> What the exercise asks
Find every line of the listing below where "axes" appears, and copy it.

> Records supplied
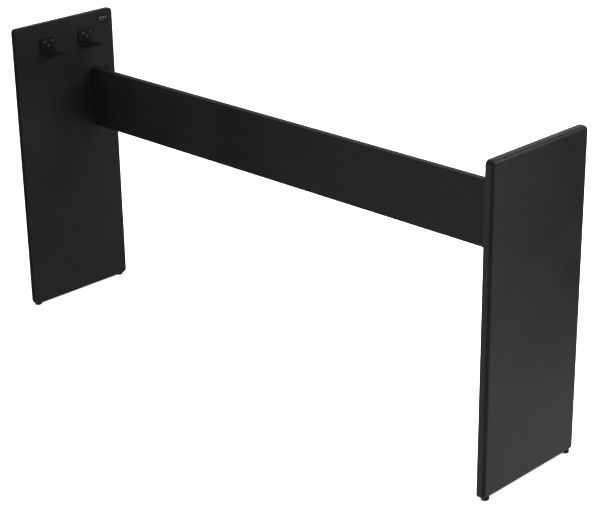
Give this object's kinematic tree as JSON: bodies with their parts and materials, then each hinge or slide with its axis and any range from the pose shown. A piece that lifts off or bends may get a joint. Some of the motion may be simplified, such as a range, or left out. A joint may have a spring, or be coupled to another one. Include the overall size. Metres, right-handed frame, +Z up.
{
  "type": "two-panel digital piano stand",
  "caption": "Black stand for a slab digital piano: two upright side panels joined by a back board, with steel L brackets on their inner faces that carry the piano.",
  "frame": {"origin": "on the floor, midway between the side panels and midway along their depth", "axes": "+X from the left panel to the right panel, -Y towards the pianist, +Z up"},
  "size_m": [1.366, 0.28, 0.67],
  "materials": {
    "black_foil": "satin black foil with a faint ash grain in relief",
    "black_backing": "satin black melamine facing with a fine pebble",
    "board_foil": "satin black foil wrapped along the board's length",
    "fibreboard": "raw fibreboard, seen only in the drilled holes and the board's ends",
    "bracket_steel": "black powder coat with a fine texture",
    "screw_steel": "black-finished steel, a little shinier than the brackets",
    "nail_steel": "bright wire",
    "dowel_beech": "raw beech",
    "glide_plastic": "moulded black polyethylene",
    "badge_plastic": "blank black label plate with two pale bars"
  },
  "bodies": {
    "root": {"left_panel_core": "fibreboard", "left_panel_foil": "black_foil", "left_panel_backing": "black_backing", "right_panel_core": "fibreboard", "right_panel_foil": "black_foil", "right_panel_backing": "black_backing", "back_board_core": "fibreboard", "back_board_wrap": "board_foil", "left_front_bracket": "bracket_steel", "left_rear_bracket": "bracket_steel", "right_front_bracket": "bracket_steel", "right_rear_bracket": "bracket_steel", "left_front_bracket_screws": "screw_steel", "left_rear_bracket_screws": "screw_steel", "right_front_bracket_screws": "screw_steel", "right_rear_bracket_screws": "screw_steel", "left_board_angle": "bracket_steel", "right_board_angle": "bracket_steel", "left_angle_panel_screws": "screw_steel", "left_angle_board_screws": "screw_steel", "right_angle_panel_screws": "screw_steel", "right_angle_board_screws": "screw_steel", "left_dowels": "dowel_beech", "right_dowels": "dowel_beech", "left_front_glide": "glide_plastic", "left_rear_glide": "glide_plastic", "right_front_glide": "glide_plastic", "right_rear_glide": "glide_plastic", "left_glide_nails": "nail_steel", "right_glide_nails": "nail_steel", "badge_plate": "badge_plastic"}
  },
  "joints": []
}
...
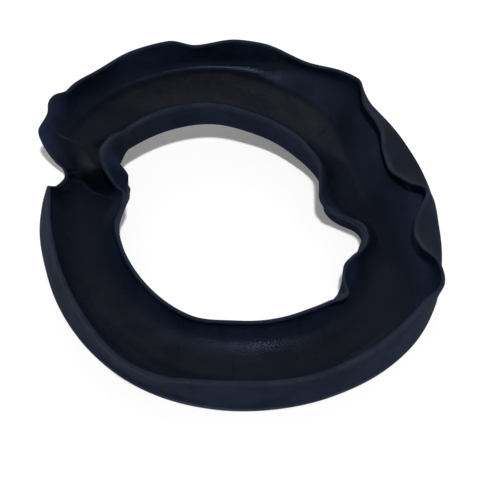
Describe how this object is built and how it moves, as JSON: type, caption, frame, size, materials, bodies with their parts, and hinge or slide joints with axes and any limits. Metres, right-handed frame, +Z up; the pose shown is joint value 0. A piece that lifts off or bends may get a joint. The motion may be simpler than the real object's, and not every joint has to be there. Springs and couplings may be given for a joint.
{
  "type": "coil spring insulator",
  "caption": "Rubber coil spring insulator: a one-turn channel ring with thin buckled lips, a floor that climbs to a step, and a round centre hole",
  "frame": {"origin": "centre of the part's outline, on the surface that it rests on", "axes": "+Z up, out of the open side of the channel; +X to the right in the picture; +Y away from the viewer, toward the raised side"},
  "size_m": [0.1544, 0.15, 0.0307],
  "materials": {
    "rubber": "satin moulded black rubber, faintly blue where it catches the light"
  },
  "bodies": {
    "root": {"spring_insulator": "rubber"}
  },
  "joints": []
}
...
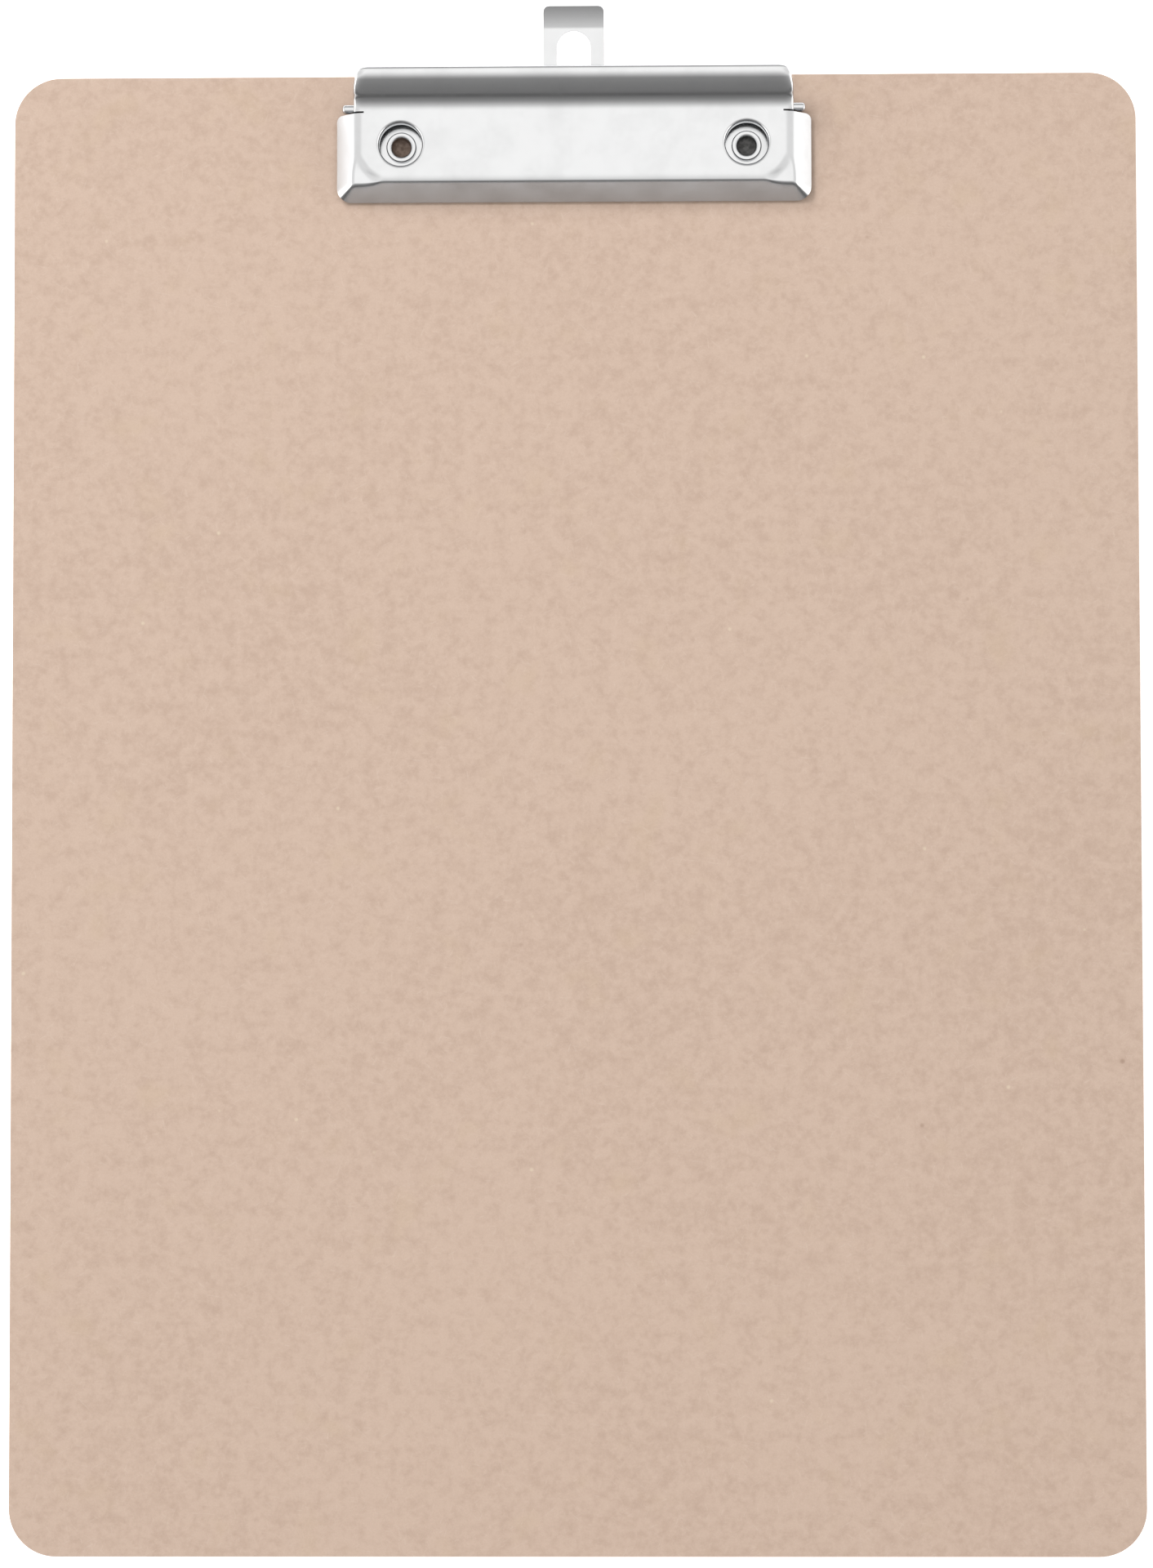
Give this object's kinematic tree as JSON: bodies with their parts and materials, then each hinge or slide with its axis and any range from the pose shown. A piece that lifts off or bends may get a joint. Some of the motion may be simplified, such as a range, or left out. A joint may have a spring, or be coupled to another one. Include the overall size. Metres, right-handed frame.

> Expected answer
  "frame": {"origin": "on the floor, midway between the side panels and midway along their depth", "axes": "+X from the left panel to the right panel, -Y towards the pianist, +Z up"},
Describe how this object is built and how it moves, as JSON: type, caption, frame, size, materials, bodies with their parts, and hinge or slide joints with axes and any limits. Metres, right-handed frame, +Z up; the pose shown is joint value 0. A piece that lifts off or bends may get a joint. The motion may be simpler than the real object's, and not every joint has to be there. Springs and couplings may be given for a joint.
  "frame": {"origin": "centre of the part's outline, on the surface that it rests on", "axes": "+Z up, out of the open side of the channel; +X to the right in the picture; +Y away from the viewer, toward the raised side"},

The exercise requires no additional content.